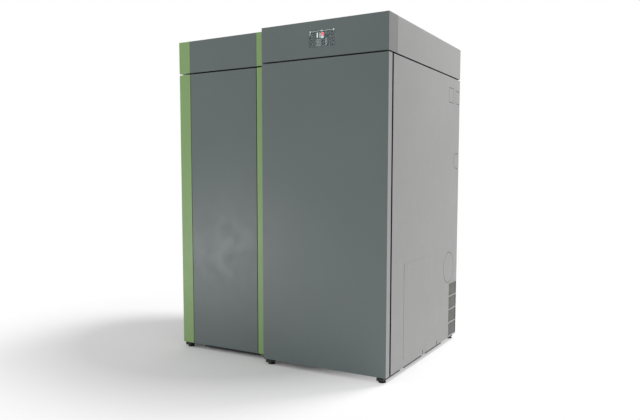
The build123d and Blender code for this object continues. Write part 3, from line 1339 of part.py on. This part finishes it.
dosing_flight_radius = dosing_bore - flight_clearance
dosing_pitch = 60.0
dosing_flight = helix_flight(dosing_shaft_radius - 1.0, dosing_flight_radius, dosing_pitch,
                             dosing_y[1] - dosing_y[0] - 20.0, flight_wall)
shaft_front = sprocket_y - 8.0

with BuildPart() as dosing_auger:
    rod_y(store_x, (shaft_front, dosing_y[1] - 0.5), dosing_z, dosing_shaft_radius)
    with Locations(Location((store_x, dosing_y[1] - 10.0, dosing_z), (90, 0, 0))):
        add(dosing_flight)
    sprocket(dosing_z, dosing_teeth)
dosing_auger.part.label = "dosing_auger"
export_step(dosing_auger.part, "parts/dosing_auger.step")

# Rotary valve and stoker tube in one housing
stoker_x = (stoker_x0, pot_x[0] - hair)

with BuildPart() as stoker_housing:
    block(valve_body_x, valve_body_y, (stoker_z, valve_body_top))
    rod_x(stoker_x, burner_y, stoker_z, tube_outer)
    rod_x((stoker_x[0] - stoker_wall, stoker_x[0]), burner_y, stoker_z, tube_outer + 6.0)
    rod_x(stoker_x, burner_y, stoker_z, stoker_bore, Mode.SUBTRACT)
    rod_x((stoker_x[0] - stoker_wall, stoker_x[0]), burner_y, stoker_z,
          stoker_shaft_radius + running_clearance, Mode.SUBTRACT)
    rod_y(store_x, valve_y, valve_z, valve_bore, Mode.SUBTRACT)
    rod_y(store_x, valve_body_y, valve_z, valve_shaft_radius + running_clearance, Mode.SUBTRACT)
    block(drop_x, drop_y, (valve_z, valve_body_top), Mode.SUBTRACT)
    block((store_x - drop_width / 3, store_x + drop_width / 3), drop_y,
          (stoker_z, valve_z), Mode.SUBTRACT)
stoker_housing.part.label = "stoker_housing"
export_step(stoker_housing.part, "parts/stoker_housing.step")

stoker_flight_radius = stoker_bore - flight_clearance
stoker_pitch = 50.0
stoker_flight = helix_flight(stoker_shaft_radius - 1.0, stoker_flight_radius, stoker_pitch,
                             stoker_x[1] - stoker_x[0] - 20.0, flight_wall)

with BuildPart() as stoker_auger:
    rod_x((stoker_x[0] - stoker_wall + hair, stoker_x[1] - 6.0), burner_y, stoker_z,
          stoker_shaft_radius)
    with Locations(Location((stoker_x[0] + 8.0, burner_y, stoker_z), (0, 90, 0))):
        add(stoker_flight)
stoker_auger.part.label = "stoker_auger"
export_step(stoker_auger.part, "parts/stoker_auger.step")

vanes = 6
vane_wall = 4.0

with BuildPart() as valve_rotor:
    with BuildSketch(Plane.XZ.offset(-burner_y)):
        with Locations((store_x, valve_z)):
            Circle(12.0)
            with PolarLocations(0, vanes):
                with Locations(((valve_bore - 1.0) / 2, 0)):
                    Rectangle(valve_bore - 1.0, vane_wall)
    extrude(amount=valve_depth / 2 - 1.0, both=True)
    rod_y(store_x, (shaft_front, valve_body_y[1] - hair), valve_z, valve_shaft_radius)
    sprocket(valve_z, valve_teeth)
valve_rotor.part.label = "valve_rotor"
export_step(valve_rotor.part, "parts/valve_rotor.step")

with BuildPart() as drive_chain:
    wheels = ((dosing_z, dosing_teeth), (valve_z, valve_teeth))
    for grow, mode in ((chain_clearance + chain_thickness, Mode.ADD),
                       (chain_clearance, Mode.SUBTRACT)):
        with BuildSketch(Plane.XZ.offset(-sprocket_y)):
            for z_wheel, teeth in wheels:
                with Locations((store_x, z_wheel)):
                    Circle(teeth * tooth_pitch / (2 * math.pi) + grow)
            make_hull()
        extrude(amount=2.5, both=True, mode=mode)
drive_chain.part.label = "drive_chain"
export_step(drive_chain.part, "parts/drive_chain.step")

# Gear motors, each bolted to what it drives
small_motor_radius = 26.0
small_motor_length = 55.0
fan_motor_radius = 40.0
valve_motor_radius = 34.0

with BuildPart() as drive_motors:
    rod_x(stoker_motor_x, burner_y, stoker_z, motor_radius)
    rod_y(store_x, (valve_body_y[1], valve_body_y[1] + 70.0), valve_z, valve_motor_radius)
    for y_motor, z_motor in ((burner_y, grate_z), (lift_y, lift_shaft_z)):
        rod_x((x_vessel[1], x_vessel[1] + small_motor_length), y_motor, z_motor,
              small_motor_radius)
    rod_y(fan_x, (collector_y[1], collector_y[1] + 42.0), flue_z, fan_motor_radius)
drive_motors.part.label = "drive_motors"
export_step(drive_motors.part, "parts/drive_motors.step")
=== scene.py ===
import json
import math

import bmesh
import bpy
from mathutils import Matrix, Vector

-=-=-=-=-

**Task description**
Only the lines from the beginning of the material to the line containing "stoker_x[1] - stoker_x[0]" should be echoed, verbatim and in full.

**Output of the task**
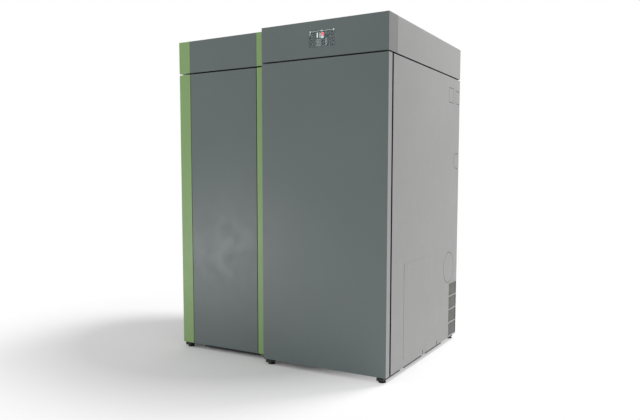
The build123d and Blender code for this object continues. Write part 3, from line 1339 of part.py on. This part finishes it.
dosing_flight_radius = dosing_bore - flight_clearance
dosing_pitch = 60.0
dosing_flight = helix_flight(dosing_shaft_radius - 1.0, dosing_flight_radius, dosing_pitch,
                             dosing_y[1] - dosing_y[0] - 20.0, flight_wall)
shaft_front = sprocket_y - 8.0

with BuildPart() as dosing_auger:
    rod_y(store_x, (shaft_front, dosing_y[1] - 0.5), dosing_z, dosing_shaft_radius)
    with Locations(Location((store_x, dosing_y[1] - 10.0, dosing_z), (90, 0, 0))):
        add(dosing_flight)
    sprocket(dosing_z, dosing_teeth)
dosing_auger.part.label = "dosing_auger"
export_step(dosing_auger.part, "parts/dosing_auger.step")

# Rotary valve and stoker tube in one housing
stoker_x = (stoker_x0, pot_x[0] - hair)

with BuildPart() as stoker_housing:
    block(valve_body_x, valve_body_y, (stoker_z, valve_body_top))
    rod_x(stoker_x, burner_y, stoker_z, tube_outer)
    rod_x((stoker_x[0] - stoker_wall, stoker_x[0]), burner_y, stoker_z, tube_outer + 6.0)
    rod_x(stoker_x, burner_y, stoker_z, stoker_bore, Mode.SUBTRACT)
    rod_x((stoker_x[0] - stoker_wall, stoker_x[0]), burner_y, stoker_z,
          stoker_shaft_radius + running_clearance, Mode.SUBTRACT)
    rod_y(store_x, valve_y, valve_z, valve_bore, Mode.SUBTRACT)
    rod_y(store_x, valve_body_y, valve_z, valve_shaft_radius + running_clearance, Mode.SUBTRACT)
    block(drop_x, drop_y, (valve_z, valve_body_top), Mode.SUBTRACT)
    block((store_x - drop_width / 3, store_x + drop_width / 3), drop_y,
          (stoker_z, valve_z), Mode.SUBTRACT)
stoker_housing.part.label = "stoker_housing"
export_step(stoker_housing.part, "parts/stoker_housing.step")

stoker_flight_radius = stoker_bore - flight_clearance
stoker_pitch = 50.0
stoker_flight = helix_flight(stoker_shaft_radius - 1.0, stoker_flight_radius, stoker_pitch,
                             stoker_x[1] - stoker_x[0] - 20.0, flight_wall)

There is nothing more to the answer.